The Birth of a Nation is the story of a slave named Nat Turner (Nate Parker), who as a child is taught to read the Bible by his, relatively tame, master’s mother (Penelope Ann Miller as Elizabeth Turner), who observes that he has been teaching himself to read. It eventually leads to Nat becoming a pacifist preacher while being enslaved to Armie Hammer‘s Samuel Turner. When Turner finds himself in hardship running the cotton plantation after his father dies, he uses Nat’s ability to preach pacifism, and sells his services to other slave owners who are having trouble controlling their slaves. As Nat has had a relatively calm life on the plantation, with relatively calm masters, these are his first experiences of white slave owners acting horribly against the coloured slaves. Eventually, Nat realizes that the pacifism that he’s preaching isn’t working out and has to take a more aggressive approach, organizing a full-blown rebellion.
The reasons as to why this film is receiving comparisons to 12 Years a Slave are apparent. The subject topic, and the way slavery is depicted are very similar in the two films. However, what is lacking here in Birth of a Nation is a central plot thread that would hold the story and the film together, like it did for 12 Years a Slave. Yes, the film does a great job is setting up Nat’s character from childhood to adulthood, and how his life experiences ultimately cause him to rebel. However, the stuff around him, isn’t quite as clear, in terms of the circumstances that are causing the rebellion. Don’t get me wrong, the slavery issue would be enough for the plot of the film, but so much focus is put on Nat’s character and his upbringing that it starts to detract from the circumstances around this character which are much more important in shaping him as well as the rebellion itself.
12 Years a Slave was much more successful in shaping the animosity between the slave owners and the slaves as we were shown the backstory and the harsh conditions that Solomon Northup had to endure while also showcasing the brutality of slave culture in the US. It was also able to show the brutalities of being a slave at the time, and the conditions that the slaves had to live through. It felt as though it was a more honest representation in 12 Years than it was in Birth of a Nation, where the story focused on Nat, but was pictured in more rosier circumstances, with the atrocities of slave culture only being highlighted as a form of “shock incidences.” The film felt as though it was ticking boxes off to show certain forms of abuse against slaves just for the purpose of including them in the film. The depictions in 12 Years felt like a progression of how Solomon was being treated after being kidnapped and that there were consequences to him, or the men and women around him, or even the slave owners themselves.

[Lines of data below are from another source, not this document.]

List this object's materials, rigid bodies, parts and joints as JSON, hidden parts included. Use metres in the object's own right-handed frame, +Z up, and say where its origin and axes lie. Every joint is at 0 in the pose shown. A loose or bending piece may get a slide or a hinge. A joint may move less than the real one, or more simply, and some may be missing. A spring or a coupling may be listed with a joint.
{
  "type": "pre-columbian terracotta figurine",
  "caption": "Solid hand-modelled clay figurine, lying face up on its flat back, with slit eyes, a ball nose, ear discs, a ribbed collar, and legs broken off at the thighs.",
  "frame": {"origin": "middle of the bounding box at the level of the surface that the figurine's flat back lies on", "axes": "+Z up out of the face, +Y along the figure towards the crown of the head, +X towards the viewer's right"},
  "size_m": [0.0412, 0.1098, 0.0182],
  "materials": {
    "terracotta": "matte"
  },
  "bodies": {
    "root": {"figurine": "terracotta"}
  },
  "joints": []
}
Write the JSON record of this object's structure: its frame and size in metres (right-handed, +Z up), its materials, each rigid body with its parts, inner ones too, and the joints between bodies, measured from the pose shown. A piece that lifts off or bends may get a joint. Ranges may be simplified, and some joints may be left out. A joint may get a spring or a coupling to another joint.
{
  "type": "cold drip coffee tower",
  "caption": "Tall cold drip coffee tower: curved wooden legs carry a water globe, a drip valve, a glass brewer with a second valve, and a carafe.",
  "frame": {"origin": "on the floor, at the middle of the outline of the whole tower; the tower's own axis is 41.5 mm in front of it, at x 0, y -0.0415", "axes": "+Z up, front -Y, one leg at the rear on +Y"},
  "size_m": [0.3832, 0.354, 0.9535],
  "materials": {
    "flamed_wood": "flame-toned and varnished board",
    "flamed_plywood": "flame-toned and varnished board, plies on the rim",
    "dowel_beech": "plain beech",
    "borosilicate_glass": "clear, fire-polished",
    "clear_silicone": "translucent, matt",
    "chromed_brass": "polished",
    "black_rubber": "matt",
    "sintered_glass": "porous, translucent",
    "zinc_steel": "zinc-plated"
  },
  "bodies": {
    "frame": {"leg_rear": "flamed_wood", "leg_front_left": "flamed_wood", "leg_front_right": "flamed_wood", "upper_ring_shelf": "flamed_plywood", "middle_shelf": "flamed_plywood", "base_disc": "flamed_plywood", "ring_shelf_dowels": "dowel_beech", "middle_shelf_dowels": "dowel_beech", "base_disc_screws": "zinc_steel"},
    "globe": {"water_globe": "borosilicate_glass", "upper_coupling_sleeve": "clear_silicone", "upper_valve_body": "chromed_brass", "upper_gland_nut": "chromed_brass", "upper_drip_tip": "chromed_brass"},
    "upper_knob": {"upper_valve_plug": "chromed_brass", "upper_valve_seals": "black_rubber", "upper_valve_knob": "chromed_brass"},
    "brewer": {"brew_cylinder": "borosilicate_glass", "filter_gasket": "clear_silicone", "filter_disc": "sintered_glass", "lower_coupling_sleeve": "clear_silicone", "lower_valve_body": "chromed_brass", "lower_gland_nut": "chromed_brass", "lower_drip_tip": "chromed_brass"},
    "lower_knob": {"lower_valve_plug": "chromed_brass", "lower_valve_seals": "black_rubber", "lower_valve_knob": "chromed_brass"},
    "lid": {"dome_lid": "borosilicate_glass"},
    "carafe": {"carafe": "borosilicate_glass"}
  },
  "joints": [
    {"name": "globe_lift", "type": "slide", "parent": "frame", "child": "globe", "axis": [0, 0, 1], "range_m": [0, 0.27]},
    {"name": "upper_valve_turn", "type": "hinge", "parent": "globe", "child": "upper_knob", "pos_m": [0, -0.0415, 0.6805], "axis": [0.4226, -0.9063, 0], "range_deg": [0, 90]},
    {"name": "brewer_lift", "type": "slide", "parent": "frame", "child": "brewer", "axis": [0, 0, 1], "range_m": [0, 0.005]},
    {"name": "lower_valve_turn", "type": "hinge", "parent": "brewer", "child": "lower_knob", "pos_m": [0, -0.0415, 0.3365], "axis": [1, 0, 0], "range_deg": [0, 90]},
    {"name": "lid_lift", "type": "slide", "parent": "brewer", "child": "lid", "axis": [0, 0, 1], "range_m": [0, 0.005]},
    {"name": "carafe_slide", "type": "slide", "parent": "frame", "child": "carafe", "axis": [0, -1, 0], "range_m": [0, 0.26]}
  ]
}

That’s not to say that the film is completely off base, and shouldn’t be watched. There are many things the film does do right, with the character development being right on top. The progression of both the characters and the relationships of Nat and Samuel were very well done, showing how the two as kids were as close to friends as could be, considering the situation. That friendship was actually a good depiction of the more liberal views that Samuel’s father had when dealing with his slaves. Once they grow older, we see the relationship between then change because of changes at the plantation, but also changes in roles and relationships between the two men. The digression of their relationship as the film progresses makes a lot of sense with the changing sentiment of Nat and his beliefs, culminating with the rash decisions made in the rebellion. The supporting characters are also well cast, especially the actors portraying the despicable, harsher, white slaveowners, no matter how offensive and gross they may be. One criticism of the characters could be the female characters, whose stories aren’t as well developed, and aren’t necessarily fleshed out, save for Nat’s wife, whose storyline is a major theme of the film.
It’s hard not to compare this film to the immaculate, and heart-wrenching, 12 Years a Slave, which was able to successfully tell a succinct story about the slave era in the USA while also leaving a mark on every person who watched the film either in theatres or at home. For me, the major difference was exactly that, that once the closing credit roll started, I didn’t have that same feeling that I had 3 years ago after watching 12 Years, rather, I thought it was good film, one that had to be made, but probably isn’t the Nat Turner film that we required. That Nat Turner film is still out there, waiting to be made with a far more quality touch than what we find here.
The TFL team, appoint a grade of C+ (6.8/10) to The Birth of a Nation.